The same rhetoric can be found in other posts, both Bádateľ and Slobodný vysielač shift the blame on the EU and the alleged russophobic and pro-Western orientation of the Slovak government.

NATO, US and Ukraine among the usual targets

Amid the continuous escalation of Russian military build-up along Ukraine's borders, the pro-Kremlin media continue to target Ukraine, NATO and the West. Within this topic, we have witnessed the combination of various disinformation narratives. The common denominators were the devaluation of Ukrainian statehood, anti-Westernism, and the victimization of Russia.

The activities of the local disinformation media bore a striking resemblance to those of the Kremlin press office. These actors have uncritically and obsequiously quoted statements by Russian officials, many of whom denied the troop surge and portrayed Ukraine as a failing state crying hysterically about a Russian invasion. Some even falsely accused Ukraine of genocide against the Russian-speaking population in the Donbas.

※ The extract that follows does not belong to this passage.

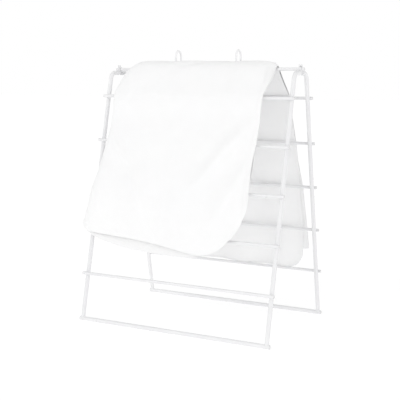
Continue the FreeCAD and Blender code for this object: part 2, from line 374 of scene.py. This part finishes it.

However, it was not only Russian politicians who were quoted by the local disinformation media. Slovak politicians of the extreme poles of the political spectrum were also given space to express their pro-Russian views. One of them was Milan Uhrík, a member of the European Parliament. In line with the Kremlin's rhetoric, the MEP accused the EU of pursuing a confrontational policy towards Russia and called for "peace among the Slavs" in his speech in Brussels.

NATO, the US and the West in general were also among the usual targets. The recent Russian ultimatum made to the US and NATO were a particularly hot topic. The ultimatum was presented as some kind of generous, conciliatory concept of peaceful development in Europe proposed by the so-called guarantor of European peace – Russia.

Putin's own policy towards Ukraine is paradoxically described as "coherent and peaceful". The West, as usual, plays the role of an imperial power eager to deploy US missiles in Central and Eastern Europe.

In reality, however, Russia refused to provide any security guarantees and threatened with escalation in Ukraine while continuing to insist NATO rollback. Narratives described above aim to legitimise the Kremlin's moves and create the false impression that Russian influence is desirable and necessary to settle the "chaos" on Ukrainian territory.

Moreover, they seek to portray Russia as the only geopolitical actor capable of securing Ukraine's development and prosperity.

The never-ending stream of pandemic conspiracies

The COVID-19 pandemic has long been a popular topic for disinformation media, and the end of the year was no different.

With the third booster shots came narratives that the government is using vaccination to test how much abuse people can take, and to trample on democratic principles and establish totalitarianism.

Even the "classic" conspiracies like the vaccine experiments on children and microchipping were present. Some outlets have linked the lockdown and pandemic restrictions to conspiracy theories which claimed that the pandemic is being artificially induced by pharmaceutical companies and global elites whose goal is to increase their wealth and control over the masses.

Project Infosecurity.sk organised by STRATPOL – Strategic Policy Institute and Slovak Security Policy Institute, which is supported by the Prague office of the Friedrich Naumann Foundation for Freedom, continuously monitors the activities of both Slovak and foreign disinformation actors, but focuses mainly on the former. The project activities are built upon daily monitoring of emerging disinformation, hoaxes, and conspiracy theories in the online information space. This approach allows the analysts to identify disinformation posts and narratives that resonated with the public the most, as well as to find out where they originated, and how they spread and evolved on social media. The report takes the form of a bi-weekly summary of arising trends in the spread of malicious information content online. Based on that, Infosecurity.sk can warn the public about emerging and current trends in the field of disinformation, manipulation, and propaganda.